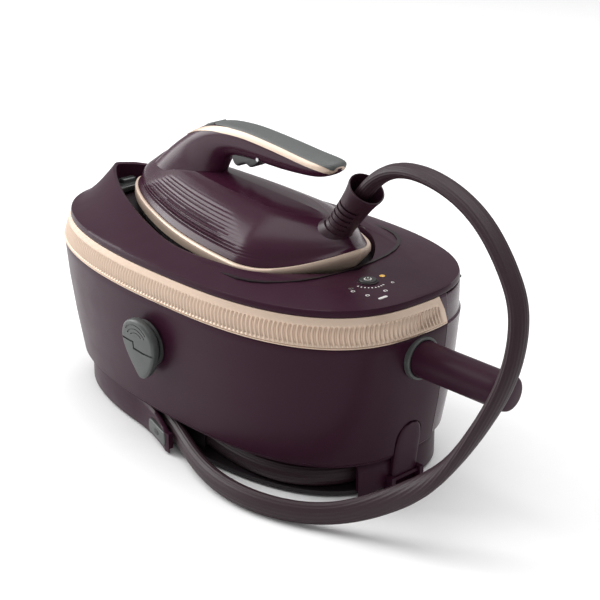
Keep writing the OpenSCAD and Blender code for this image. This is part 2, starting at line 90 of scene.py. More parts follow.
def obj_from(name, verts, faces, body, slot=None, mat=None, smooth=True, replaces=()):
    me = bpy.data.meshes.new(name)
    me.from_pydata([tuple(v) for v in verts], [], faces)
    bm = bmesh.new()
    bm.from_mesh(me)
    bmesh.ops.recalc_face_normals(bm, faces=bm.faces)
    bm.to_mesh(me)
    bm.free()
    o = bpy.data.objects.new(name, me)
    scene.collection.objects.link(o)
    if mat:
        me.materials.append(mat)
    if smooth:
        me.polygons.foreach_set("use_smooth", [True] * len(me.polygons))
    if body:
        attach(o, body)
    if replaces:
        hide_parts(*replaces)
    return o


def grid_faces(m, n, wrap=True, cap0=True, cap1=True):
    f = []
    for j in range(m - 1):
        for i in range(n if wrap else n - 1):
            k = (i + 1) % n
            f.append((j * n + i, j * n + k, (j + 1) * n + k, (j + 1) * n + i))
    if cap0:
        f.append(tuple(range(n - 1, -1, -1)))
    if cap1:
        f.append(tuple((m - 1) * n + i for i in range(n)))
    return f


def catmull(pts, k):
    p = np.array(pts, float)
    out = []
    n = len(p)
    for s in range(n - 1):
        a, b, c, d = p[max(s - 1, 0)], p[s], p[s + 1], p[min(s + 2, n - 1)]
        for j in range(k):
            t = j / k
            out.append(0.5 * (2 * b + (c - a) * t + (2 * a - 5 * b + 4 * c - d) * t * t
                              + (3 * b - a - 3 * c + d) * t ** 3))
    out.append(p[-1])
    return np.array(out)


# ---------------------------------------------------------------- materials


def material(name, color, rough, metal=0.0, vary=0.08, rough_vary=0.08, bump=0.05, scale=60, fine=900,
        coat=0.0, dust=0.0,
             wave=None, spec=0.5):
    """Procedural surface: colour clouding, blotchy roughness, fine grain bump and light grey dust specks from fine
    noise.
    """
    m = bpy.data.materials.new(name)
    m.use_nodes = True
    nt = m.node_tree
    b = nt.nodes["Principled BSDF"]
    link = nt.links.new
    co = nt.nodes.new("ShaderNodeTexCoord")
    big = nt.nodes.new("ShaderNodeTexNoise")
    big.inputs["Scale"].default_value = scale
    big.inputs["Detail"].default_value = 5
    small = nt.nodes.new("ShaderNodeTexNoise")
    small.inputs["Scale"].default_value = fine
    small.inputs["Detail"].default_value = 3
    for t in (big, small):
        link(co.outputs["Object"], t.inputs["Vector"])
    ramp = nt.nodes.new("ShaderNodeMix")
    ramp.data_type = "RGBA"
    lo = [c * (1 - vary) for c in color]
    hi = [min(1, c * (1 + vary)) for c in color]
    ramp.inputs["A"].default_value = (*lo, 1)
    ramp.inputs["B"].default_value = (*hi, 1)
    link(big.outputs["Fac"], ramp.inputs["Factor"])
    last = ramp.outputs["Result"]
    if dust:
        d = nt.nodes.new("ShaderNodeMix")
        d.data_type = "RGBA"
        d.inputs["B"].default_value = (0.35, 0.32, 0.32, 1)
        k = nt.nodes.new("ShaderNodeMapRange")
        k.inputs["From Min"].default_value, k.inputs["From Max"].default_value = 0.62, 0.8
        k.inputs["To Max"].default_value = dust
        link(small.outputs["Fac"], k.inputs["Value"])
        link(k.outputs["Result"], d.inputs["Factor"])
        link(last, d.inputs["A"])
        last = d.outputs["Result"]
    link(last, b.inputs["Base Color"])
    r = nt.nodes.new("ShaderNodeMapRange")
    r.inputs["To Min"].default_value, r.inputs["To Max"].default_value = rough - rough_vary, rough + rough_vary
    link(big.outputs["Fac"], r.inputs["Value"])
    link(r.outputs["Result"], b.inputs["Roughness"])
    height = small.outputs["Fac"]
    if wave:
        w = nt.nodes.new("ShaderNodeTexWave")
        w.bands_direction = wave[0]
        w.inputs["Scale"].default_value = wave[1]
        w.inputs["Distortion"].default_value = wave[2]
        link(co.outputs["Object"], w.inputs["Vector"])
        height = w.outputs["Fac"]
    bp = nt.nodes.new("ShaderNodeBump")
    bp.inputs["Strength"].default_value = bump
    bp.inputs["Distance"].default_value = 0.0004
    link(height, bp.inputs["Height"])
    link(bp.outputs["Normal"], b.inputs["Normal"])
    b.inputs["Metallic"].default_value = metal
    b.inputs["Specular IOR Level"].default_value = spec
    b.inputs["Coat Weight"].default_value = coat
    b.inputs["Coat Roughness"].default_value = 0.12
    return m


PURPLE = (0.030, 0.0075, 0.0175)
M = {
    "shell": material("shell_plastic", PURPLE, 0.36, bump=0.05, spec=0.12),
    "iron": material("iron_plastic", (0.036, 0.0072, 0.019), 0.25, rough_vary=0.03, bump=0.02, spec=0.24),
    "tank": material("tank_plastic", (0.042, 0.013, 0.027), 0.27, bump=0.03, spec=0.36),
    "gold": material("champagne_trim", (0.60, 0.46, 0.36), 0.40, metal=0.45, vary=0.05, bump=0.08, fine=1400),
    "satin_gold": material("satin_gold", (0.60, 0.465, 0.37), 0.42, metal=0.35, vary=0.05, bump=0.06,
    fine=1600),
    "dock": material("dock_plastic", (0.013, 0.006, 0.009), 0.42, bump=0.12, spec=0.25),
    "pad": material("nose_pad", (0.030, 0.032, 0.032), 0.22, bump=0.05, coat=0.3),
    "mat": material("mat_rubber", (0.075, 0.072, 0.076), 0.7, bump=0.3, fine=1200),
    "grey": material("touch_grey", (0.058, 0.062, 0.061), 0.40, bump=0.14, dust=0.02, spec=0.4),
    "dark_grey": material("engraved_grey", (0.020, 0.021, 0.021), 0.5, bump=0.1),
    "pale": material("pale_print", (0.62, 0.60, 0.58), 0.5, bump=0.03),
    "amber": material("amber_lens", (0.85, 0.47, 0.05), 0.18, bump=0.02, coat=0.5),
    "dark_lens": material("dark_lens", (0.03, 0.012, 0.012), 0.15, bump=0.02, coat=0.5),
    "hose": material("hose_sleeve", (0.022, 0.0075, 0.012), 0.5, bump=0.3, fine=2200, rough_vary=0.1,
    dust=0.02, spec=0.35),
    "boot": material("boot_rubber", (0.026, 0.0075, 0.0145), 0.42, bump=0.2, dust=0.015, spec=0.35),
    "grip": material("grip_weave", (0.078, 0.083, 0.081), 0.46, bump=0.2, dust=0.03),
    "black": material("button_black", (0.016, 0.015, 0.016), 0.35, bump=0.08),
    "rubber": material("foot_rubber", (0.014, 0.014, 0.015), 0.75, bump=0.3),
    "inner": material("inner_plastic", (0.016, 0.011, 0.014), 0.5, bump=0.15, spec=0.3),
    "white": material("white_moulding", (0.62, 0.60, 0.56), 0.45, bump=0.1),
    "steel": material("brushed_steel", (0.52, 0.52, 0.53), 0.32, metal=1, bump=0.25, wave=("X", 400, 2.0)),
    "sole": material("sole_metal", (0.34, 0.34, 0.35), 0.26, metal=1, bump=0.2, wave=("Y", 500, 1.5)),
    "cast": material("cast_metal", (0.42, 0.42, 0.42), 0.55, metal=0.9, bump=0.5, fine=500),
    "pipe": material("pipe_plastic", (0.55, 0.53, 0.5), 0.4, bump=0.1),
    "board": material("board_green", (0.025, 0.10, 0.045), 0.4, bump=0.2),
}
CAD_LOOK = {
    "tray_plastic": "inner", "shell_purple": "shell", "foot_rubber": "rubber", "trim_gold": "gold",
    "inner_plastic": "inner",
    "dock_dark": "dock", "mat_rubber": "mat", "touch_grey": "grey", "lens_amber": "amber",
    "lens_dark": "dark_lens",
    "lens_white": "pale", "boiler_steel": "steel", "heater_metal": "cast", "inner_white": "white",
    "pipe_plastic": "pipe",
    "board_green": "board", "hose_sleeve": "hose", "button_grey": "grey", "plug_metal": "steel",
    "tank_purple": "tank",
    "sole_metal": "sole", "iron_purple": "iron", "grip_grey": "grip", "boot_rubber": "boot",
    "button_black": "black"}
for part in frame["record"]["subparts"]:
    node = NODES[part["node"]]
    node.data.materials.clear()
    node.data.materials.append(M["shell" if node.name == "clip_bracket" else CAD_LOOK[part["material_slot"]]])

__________

• [Set problem]: From the data, list each line in which the string "body" appears.

• [Task output]:
def obj_from(name, verts, faces, body, slot=None, mat=None, smooth=True, replaces=()):
    if body:
        attach(o, body)